I understand that it is not feasible to manufacture a complex mounted combat class with even a dozen abilities that can be mastered within a couple of minutes, and is part of the reason why death knights still journey through several hours of combat to learn their basic spells and mechanics to a minimal level, but surely it must be possible to create a more dynamic fight than 'press this button'. Even when the penultimate Oculus boss is defeated and the dragons gain their 'full' powers it is only one more ability for the tank to use, and one that is a taunt of ten second duration with a ten second cool-down. It hardly takes a genius to work out the obvious—and only—tactic for the final fight, particularly as the tooltip for the taunt strongly suggests mitigating the damage with the evasion ability. You don't say.

The final fight is as anticlimactic as World of Warcraft can get. Press the attack button repeatedly, use taunt at every cool-down and keep evasion up. There is no subtlety, no strategy, there is not even any movement required. Just mash the keyboard until the big dragon falls from the sky in front of you, which can take a couple of minutes of drudgery. It is staggeringly monotonous and a genuine shame for the final fight to be this way, because it is an appallingly dull climax to a chain of otherwise interesting conventional battles. It is also likely to be the memory that will linger with a player longest after leaving the Oculus, but it needn't be. Playing through the instance with a more critical eye the second time, expecting a fair bit of tedium from my first visit, I have to admit that I would really enjoy returning to fight everything in there except for all of the flying sections. I might even endure the clearing of the flying trash mobs to fight the intermediate bosses before skipping out without encountering the final boss to actually come away from the Oculus with a positive experience.
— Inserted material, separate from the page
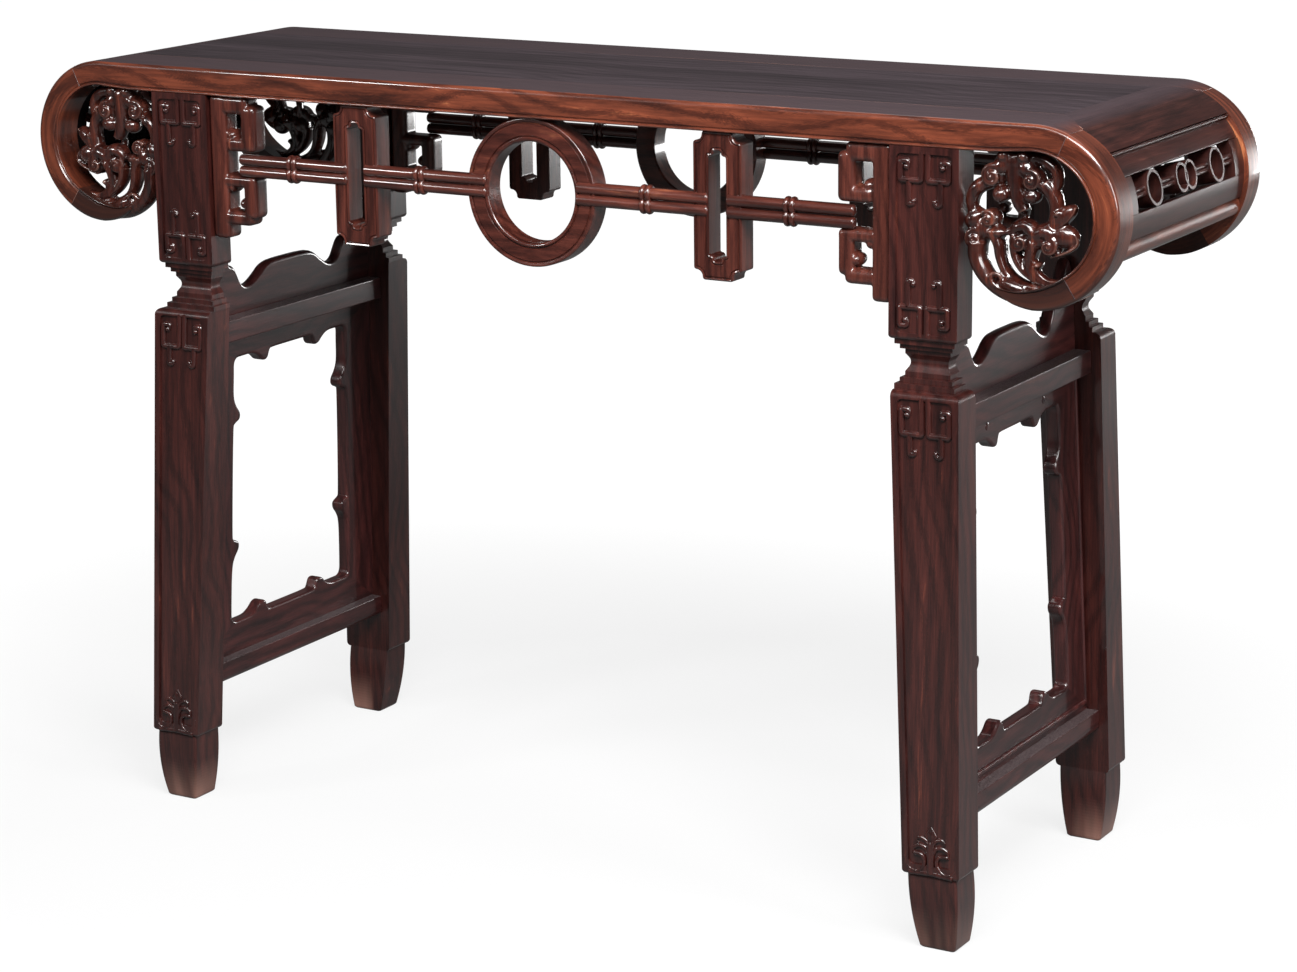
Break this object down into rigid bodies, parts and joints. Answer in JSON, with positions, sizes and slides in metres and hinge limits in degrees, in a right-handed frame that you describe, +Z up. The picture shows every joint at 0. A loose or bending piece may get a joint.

It is good that Blizzard have taken new approaches to combat to try to keep the excitement fresh, but it doesn't work in this case. The sad part is that it solely is owing to the dearth of options available whilst engaged in mounted combat. Giving players such limited options is a terrible mistake, particularly when, even with two dozen abilities and powers and combined interactions to use, viable strategies can be determined within a couple of combats and optimal ones with only a little more practice.

At least it looks like Blizzard has improved with the Argent Tournament, offering more options—only just, but still more—for combat and defence and guiding the player through what each ability does and how it is effectively used. Positioning and movement is also important when jousting, with a melee and ranged abilities. It makes me wonder why the mounted combat sections of the Oculus were not designed in a similar manner. Start the first mounted battle in the instance with the core abilities, enough to survive but not too many to be overwhelmed, and have the dragon give guidance through the first wave of flying mobs. Defeat the first boss and gain a couple of new abilities, helpful against the next wave of trash mobs, repeating until the final boss is reached with at least a handful of abilities that require more than a leper gnome's intelligence to use.

As it stands, the climactic battle in the Oculus is less an epic confrontation between a mighty dragon and heroes controlling flying drakes than a dreary waste of time. For an instance that involves highly mobile combat where situational awareness and coordination become vital to survival the tedium of the woefully static flying sections becomes heightened. My suggestion is to defeat the last boss once for the achievement and ignore him afterwards, unless you are desperate for the loot. The Oculus will become far more entertaining as a result.